The Bro Code For Parents: What To Expect When You’re Awesome, by Barney Stinson with Matt Kuhn
This may be the worst parenting book of all time . In looking at this book, I had a hard time thinking of any parenting advice in this book that I would want to take, and consider it pretty hilarious all the same. If you read this book expecting serious advice to parents and take the advice as something to follow, the results could be unpleasant. Likewise, if you are offended by the crass vulgarity of this book, you will probably not have a good time reading it. If you realize that there are a lot of people (especially immature men) who are like the fictive author of this book, then you can take the book as a sort of anthropological research project. This book almost encourages that you laugh at Barney Stinson for being such a troglodyte, even if that is not the most charitable responses towards an author and his work. Really, though, as this book is (very) juvenile humor, you know going into this whether you appreciate that or not and can base your reading choice accordingly.
As a whole, this book presupposes that you know the Bro Code and have at least the ability to stand the author’s perspective about women and family, which is far from my own personal perspective. After an introduction where the author gives himself a good deal of unwarranted praise, this book is divided into four parts. The first part looks at how one gets pregnant. The second part of the book looks at how to deal with being pregnant. The third part of the book looks at early childhood, and the fourth and final part of the book examines toddlerhood. The book is organized, therefore, in chronological fashion and contains a variety of spectacularly ill-suited advice including interview questions for nannies, inappropriate singalongs, and even advice for down the road, such as viewing one’s daughter as old enough to date if you are attracted to some of her friends. Suffice it to say that the book comes with a fitting disclaimer: “..the opinions, techniques, and alarmingly comprehensive parenting advise presented throughout this gospel should never be construed as commonly accepted fact or scientifically proven medical truth, even when expressly presented as such (vii).” Caveat lector.

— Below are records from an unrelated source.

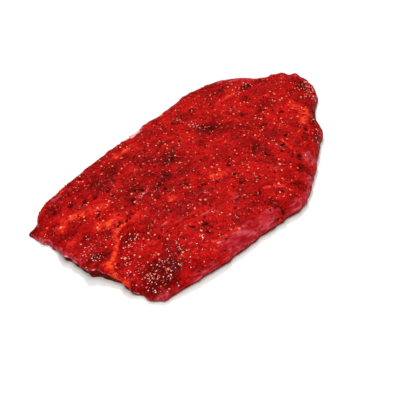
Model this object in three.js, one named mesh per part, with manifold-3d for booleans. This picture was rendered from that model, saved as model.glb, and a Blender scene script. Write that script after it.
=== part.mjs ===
// A raw marinated flank steak, lying flat: one long slab of meat whose grain runs lengthwise,
// blunt at its cut end, where a thin lip overhangs, tapering to a narrow one, with a rounded near side.
// The cracked pepper and the seeds of the marinade are stuck to its top.
//
// Millimetres, +Z up. +X follows the grain to the narrow end, +Y points to the far long side,
// and the origin lies on the surface that the steak rests on, under the middle of its outline.
import * as THREE from "three";
import { mergeVertices } from "three/addons/utils/BufferGeometryUtils.js";
import Module from "manifold-3d";

const wasm = await Module();
wasm.setup();

// ---- Driving dimensions ----
const LENGTH = 360; // from the cut end to the narrow tip
const WIDTH = 208; // across the widest place
const THICKNESS = 19; // in the middle of the slab

// The outline as seen from above, one list of [x, y] for each side, from corner to corner.
const CUT_END = [
  [-164, -79.5],
  [-169, -71.5],
  [-171, -67],
  [-169, -60.5],
  [-174.5, -50.5],
  [-171, -38.5],
  [-172.5, -28.5],
  [-176.5, -17.5],
  [-179, -5.5],
  [-179, 12.5],
  [-177, 33.5],
  [-174.5, 51.5],
  [-176.5, 68.5],
  [-174.5, 78],
  [-163.5, 79.5],
];
const NARROW_END = [
  [141.5, -20.5],
  [159, -11.5],
  [169.5, 3],
  [178, 15],
  [179, 30],
  [172, 50],
  [152.5, 57],
];
const NEAR_SIDE = [
  [-164, -79.5],
  [-140.5, -84.5],
  [-101, -92.5],
  [-61, -96],
  [-26, -100.5],
  [0.5, -103.5],
  [22, -95.5],
  [51, -82],
  [80, -66.5],
  [102.5, -55],
  [120, -35],
  [141.5, -20.5],
];
const FAR_SIDE = [
  [-163.5, 79.5],
  [-150, 88.5],
  [-106, 92.5],
  [-56, 96.5],
  [-21, 97],
  [2, 100.5],
  [31, 100],
  [73.5, 103.5],
  [108.5, 94.5],
  [132, 81.5],
  [142, 67],
  [152.5, 57],
];
const SPINE = [
  [-92, 2],
  [88, 14],
]; // the line that the mesh's rings close in on
const RAGGED_SIDES = 0.5; // how far the outline strays from the lists above
const RAGGED_ENDS = 0.9;
const RAGGED_WAVES = [
  { wavelength: 31, share: 1, phase: 1 },
  { wavelength: 17.3, share: 0.7, phase: 2 },
  { wavelength: 11.2, share: 0.5, phase: 0 },
];

// ---- Mesh ----
const HALF_CELLS_LONG = 34; // cells from the middle to an end
const HALF_CELLS_WIDE = 17; // cells from the spine to a side, which are also the rings
const RING_CROWDING = 1.3; // above 1 puts more rings near the rim
const FLATNESS = 0.05; // cells are merged where the surface stays this close to its form

// ---- Form of the slab ----
const CUT_END_THICKNESS = 5;
const NARROW_END_THICKNESS = 12.5;
const CUT_END_TAPER = 70; // length over which the slab thins out
const NARROW_END_TAPER = 110;
const WAIST = 0.2; // height of the outermost line, as a share of the thickness
const SHOULDER = 11; // width of the rounding above the waist
const NEAR_SHOULDER = 27; // and on the near side, which slopes most in its middle
const NEAR_SLOPE = { x: -15, halfLength: 95, y: -20, width: 50 };
const CRISP_EDGE = { width: 3.5, length: 30, y: -45, fade: 20 }; // the cut end's sharper rounding
const UNDERCUT = 3; // width of the rounding below the waist
// The lip on the cut end stands off the surface below and raises the top for some way inwards.
// Under it, a narrow ledge and a steep step lead down to the surface.
const LIP = { fade: 36, ledge: 0.6, step: 1 };
const LIP_CHANGES = [
  { from: -56, to: -46, rise: 5.2 },
  { from: -35, to: -25, rise: 3.1 },
  { from: -10, to: -3, rise: -2.9 },
  { from: 28, to: 44, rise: -5.4 },
]; // how its height changes along the end

// Broad swells and dips in the top: a place, a radius and a height.
const SWELLS = [
  { x: -150, y: -63, radius: 24, height: 6.4 }, // the near corner's thick lobe
  { x: -147, y: 82, radius: 18, height: 5 }, // the thick meat at the far corner
  { x: -139, y: 34, radius: 26, height: -1.2 },
  { x: 150, y: 8, radius: 20, height: 2.4 },
  { x: 118, y: -22, radius: 18, height: -2.2 },
  { x: 66, y: 78, radius: 30, height: -2 },
  { x: -12, y: -48, radius: 36, height: 1.6 },
  { x: -70, y: 52, radius: 34, height: 1.4 },
];
// The thin flap at the far corner, a step below the meat behind it.
const FLAP = { x: -177, y: 80, radius: 13.5, drop: 3.4 };
// A seam of fat that sinks into the meat, from the cut end inwards.
const SEAM = [
  [-176, -27],
  [-157, -18],
  [-140, -6],
  [-114, 6],
];
const SEAM_DEPTH = 3.2;
const SEAM_HALF_WIDTH = 7;
// Muscle bundles, as waves across the grain: a wavelength, a height and a slant.
const BUNDLES = [
  { wavelength: 37, height: 0.55, slant: 0.07, phase: 0.4 },
  { wavelength: 22, height: 0.35, slant: -0.05, phase: 2.1 },
];
const BEND = { wavelength: 383, amount: 5 }; // the bundles waver sideways along the grain

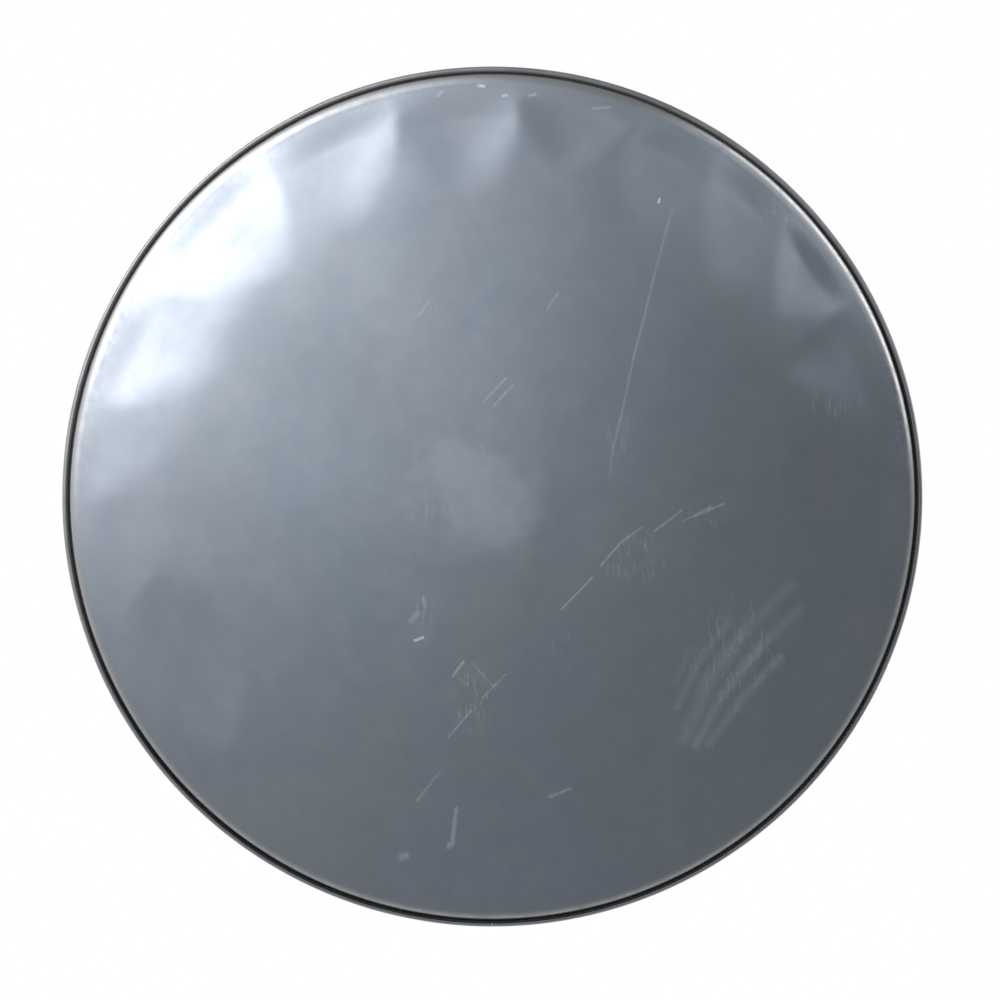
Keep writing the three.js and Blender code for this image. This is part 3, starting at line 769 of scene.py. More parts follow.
def galvanised():
    """Galvanised sheet: crystals of different tone, white bloom and handling scratches."""
    m = Surface("pan_galvanised")
    wander = m.combine(m.noise(size=12), m.noise(size=12.5), m.noise(size=13))
    warp = m.vmath("ADD", m.mm, m.vmath("SCALE", wander, scale=10.0))
    coarse = m.xyz(m.voronoi(size=13, vector=warp))[0]
    fine = m.xyz(m.voronoi(size=6, vector=warp))[1]
    tone = m.weigh((coarse, 0.7), (fine, 0.3))
    bloom = m.remap(m.noise(size=48, detail=5.0, rough=0.7), (0.52, 0.80))
    scratch = m.remap(m.streaks(scale=(1.1, 0.3, 0.03), turn=33), (0.67, 0.80))
    scratch = m.times(scratch, m.remap(m.noise(size=60, detail=2.0), (0.45, 0.7)))
    base = m.ramp(tone, [
        (0.1, (0.33, 0.345, 0.36)), (0.5, (0.44, 0.455, 0.465)), (0.95, (0.58, 0.59, 0.60)),
    ])
    base = m.over(base, (0.66, 0.665, 0.66), bloom, strength=0.45)
    base = m.over(base, (0.78, 0.79, 0.80), scratch, strength=0.5)
    rough = m.plus(m.remap(tone, (0.0, 1.0), to=(0.34, 0.50)), m.times(bloom, 0.22))
    metal = m.minus(0.95, m.times(bloom, 0.45))
    border = m.voronoi(size=13, vector=warp, feature="DISTANCE_TO_EDGE", output="Distance")
    height = m.plus(m.remap(border, (0.0, 0.04)), m.times(fine, 0.5))
    height = m.plus(height, m.times(m.noise(size=1.6, detail=2.0), 0.5))
    return m.finish(base, rough, metal, height, depth=0.05)


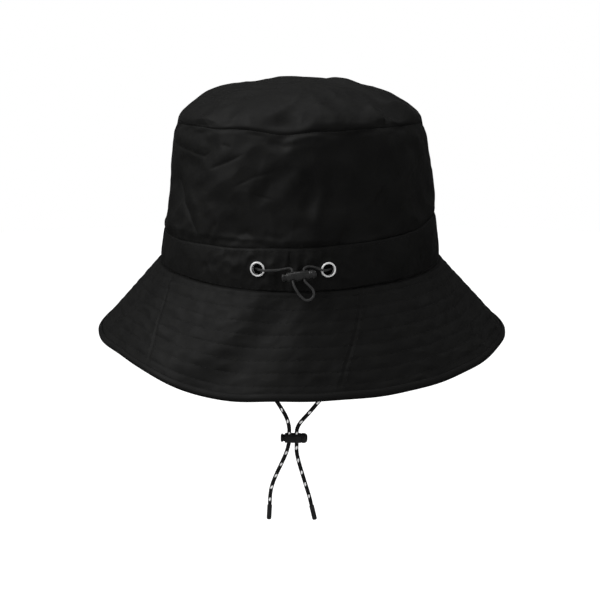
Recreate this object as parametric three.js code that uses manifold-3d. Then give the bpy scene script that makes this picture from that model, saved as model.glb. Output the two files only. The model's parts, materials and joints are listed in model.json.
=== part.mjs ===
// A packable bucket hat, in millimetres, +Z up.
//
// Frame: the origin is the centre of the head opening, in the plane of the seam that joins the crown
// to the brim. The front of the hat faces +Y; the back, with the drawcord and its lock, faces -Y.
// The hat is shown as worn, so the chin cords hang straight down below the opening.
import * as THREE from "three";
import { mergeVertices } from "three/addons/utils/BufferGeometryUtils.js";
import Module from "manifold-3d";

const wasm = await Module();
wasm.setup();

// ---- Driving dimensions ----------------------------------------------------------------------------

const GAP = 0.3; // clearance between neighbouring pieces
const FACETS = 40; // flat facets round the crown and the brim
const FACET_ANGLE = (2 * Math.PI) / FACETS;
const OVAL = 9; // the head opening is this much longer, front and back, than it is wide

const SHELL = 0.8; // doubled nylon of the crown
const BASE_RADIUS = 88; // crown wall at the opening, outside, half the width
const TIP_RADIUS = 78.8; // crown wall at the seam of the tip
const TIP_HEIGHT = 88;
const DOME_HEIGHT = 25; // how far the tip rises above its seam
const DOME_STEPS = 6;

const CASING_HEIGHT = 25; // the band that holds the drawcord
const CASING_THICKNESS = 0.7;
const CASING_RADIUS = 92.2; // its outside, where the cord fills it
const CORD_HEIGHT = 8.7; // drawcord and eyelets above the opening

const SWEATBAND_HEIGHT = 32;
const SWEATBAND_THICKNESS = 0.8;
const SWEATBAND_RADIUS = BASE_RADIUS - SHELL - GAP;

const BRIM_RADIUS = 91.3; // brim at the opening
const BRIM_WIDTH = 67; // from the opening to the edge, along the cloth
const BRIM_SLOPE = THREE.MathUtils.degToRad(47); // below the horizontal, at the sides and the front
const BRIM_BACK_SLOPE = THREE.MathUtils.degToRad(60); // steeper in the middle of the back
const BRIM_STEP = 13; // longest step along the brim's cloth, so that twisted layers stay clear of each other
const CLOTH = 0.5; // one layer of brim cloth
const INTERLINING = 0.6;
const BINDING_WIDTH = 4.5;

const EYELET_FACET = 1.5; // facets from the centre of the back to the facet of each eyelet
const EYELET_INSET = 1; // from that facet's middle, towards the centre of the back
const EYELET_HOLE = 2.85; // radii
const EYELET_BARREL = 3.15;
const EYELET_FLANGE = 4.25;

const DRAWCORD = 1.5; // diameters
const CHIN_CORD = 2.8;
const DRAWCORD_RADIUS = 89.3; // half-width of its run inside the casing
const TIP_LENGTH = 12;

const ANCHOR = { thickness: 1.2, width: 10, height: 12, bottom: 1.8, outside: 85.2 };

const POCKET_RADIUS = 77.2;
const POCKET_CLOTH = 0.6;
const POCKET_OVERLAP = 26; // how far the flap covers the rear panel
const POCKET_MOUTH = 13; // the gap between the panels that the flap uncovers
const POCKET_REAR_HEIGHT = 86.3;
const POCKET_FRONT_HEIGHT = 83;

const HOOK_Y = 82; // the hook hangs here, just inside the front of the crown
const STRAP = { top: 80.5, length: 28, width: 12, thickness: 1.2, loop: 2.4 };
const EYE = { width: 20, height: 14, wire: 2, neck: 2.5 };
const HOOK = { width: 11, length: 23, thickness: 3.4, stem: 4, wall: 2.5 };
const GATE = { middle: 4.3, top: -8.8, height: 8.6, thickness: 1.4, pin: 0.4 };

// Each cord lock is a barrel with two cord holes, a sprung button and its spring.
// Lengths run along the barrel from its middle, towards its closed end.
const BACK_LOCK = {
  name: "back_lock",
  length: 17.2,
  radius: 2.75,
  bore: 2.05,
  button: 2.9,
  holes: [-5.2, 1.5],
  holeRadius: 1.3,
  travel: 1.4,
};
const CHIN_LOCK = {
  name: "chin_lock",
  length: 15.6,
  radius: 3.5,
  bore: 2.75,
  button: 2.9,
  holes: [-4.9, 0.4],
  holeRadius: 1.65,
  travel: 1.4,
};
const BACK_LOCK_AT = new THREE.Vector3(5.4, -106.5, 6.8);
const BACK_LOCK_TILT = THREE.MathUtils.degToRad(-7.5); // its closed end lies higher
const BACK_LOCK_ROLL = THREE.MathUtils.degToRad(-40); // its holes slope down and outwards
const CHIN_LOCK_AT = new THREE.Vector3(-2.65, 0, -131.4);

// ---- Cord routes, chosen by hand -------------------------------------------------------------------

const DRAWCORD_LOOP = [
  [-27.2, -93.6, 8.7],
  [-25.3, -94.0, 8.7],
  [-23.2, -94.6, 8.7],
  [-21.8, -95.7, 8.7],
  [-20.95, -97.35, 8.7],
  [-20.25, -99.25, 8.7],
  [-18.95, -101.15, 8.7],
  [-16.6, -102.6, 8.7],
  [-13.5, -103.2, 8.9],
  [-8.5, -103.3, 9.2],
  [-4.2, -103.0, 9.9],
  [-1.6, -102.9, 10.2],
  [-0.4, -103.5, 9.6],
  [-0.03, -104.7, 8.2],
  [0.25, -106.5, 6.1],
  [0.5, -108.3, 4.0],
  [1.1, -110.0, 1.7],
  [2.6, -111.3, -0.9],
  [4.7, -112.4, -3.7],
  [7.9, -113.2, -6.1],
  [11.0, -112.8, -5.7],
  [12.6, -111.8, -3.3],
  [11.9, -110.9, -0.4],
  [9.4, -110.1, 2.0],
  [7.6, -109.2, 3.8],
  [7.15, -108.2, 5.0],
  [6.9, -106.5, 7.0],
  [6.6, -104.8, 9.0],
  [6.9, -103.6, 10.4],
  [8.6, -102.9, 11.2],
  [11.2, -102.8, 11.2],
  [14.2, -102.8, 10.4],
  [16.7, -102.6, 9.4],
  [18.95, -101.15, 8.8],
  [20.25, -99.25, 8.7],
  [20.95, -97.35, 8.7],
  [21.8, -95.7, 8.7],
  [23.2, -94.6, 8.7],
  [25.3, -94.0, 8.7],
  [27.2, -93.6, 8.7],
];

const CHIN_CORD_LEFT = [
  [-84.2, 0, -0.3],
  [-83.6, 0, -4.0],
  [-80.8, 0, -9.5],
  [-75.0, 0, -18.2],
  [-66.2, 0, -31.2],
  [-56.4, 0, -45.7],
  [-46.6, 0, -60.4],
  [-36.6, 0, -75.1],
  [-27.1, 0, -89.0],
  [-19.3, 0, -100.0],
  [-13.1, 0, -109.6],
  [-9.3, 0, -116.8],
  [-7.6, 0, -123.5],
  [-7.55, 0, -129.6],
  [-7.7, 0, -135.0],
  [-9.5, 0, -142.0],
  [-12.7, 0, -149.8],
  [-16.6, 0, -158.5],
  [-19.6, 0, -166.7],
  [-20.9, 0, -173.6],
  [-21.3, 0, -180.2],
];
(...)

I felt bad about finding this book funny. Given that the book is completely devoid of factual or moral value, and that I find some of the author’s advice repellent, the only value I can see from a book like this is its humor, and even that is a rather doubtful proposition. Since I happen to know people who are not particularly dissimilar from the persona of the author–testament perhaps to my ability to get along with people who are very much unlike me–I found this to be a frightening look at their thinking process. That said, I do not wish to promote this book given that a great many people will not find this book funny and will find nothing of value in it whatsoever. If you are a person with remotely decent personal standards of morality and conduct, there is likely going to be a lot in this book that offends you, but the book will also be written from a point of view close to one’s worldly (male) relatives and coworkers and future edge lords in training, which means that this is a book that puts on the outside what many people think and how many people would wish to act if they could, even in such times as our own.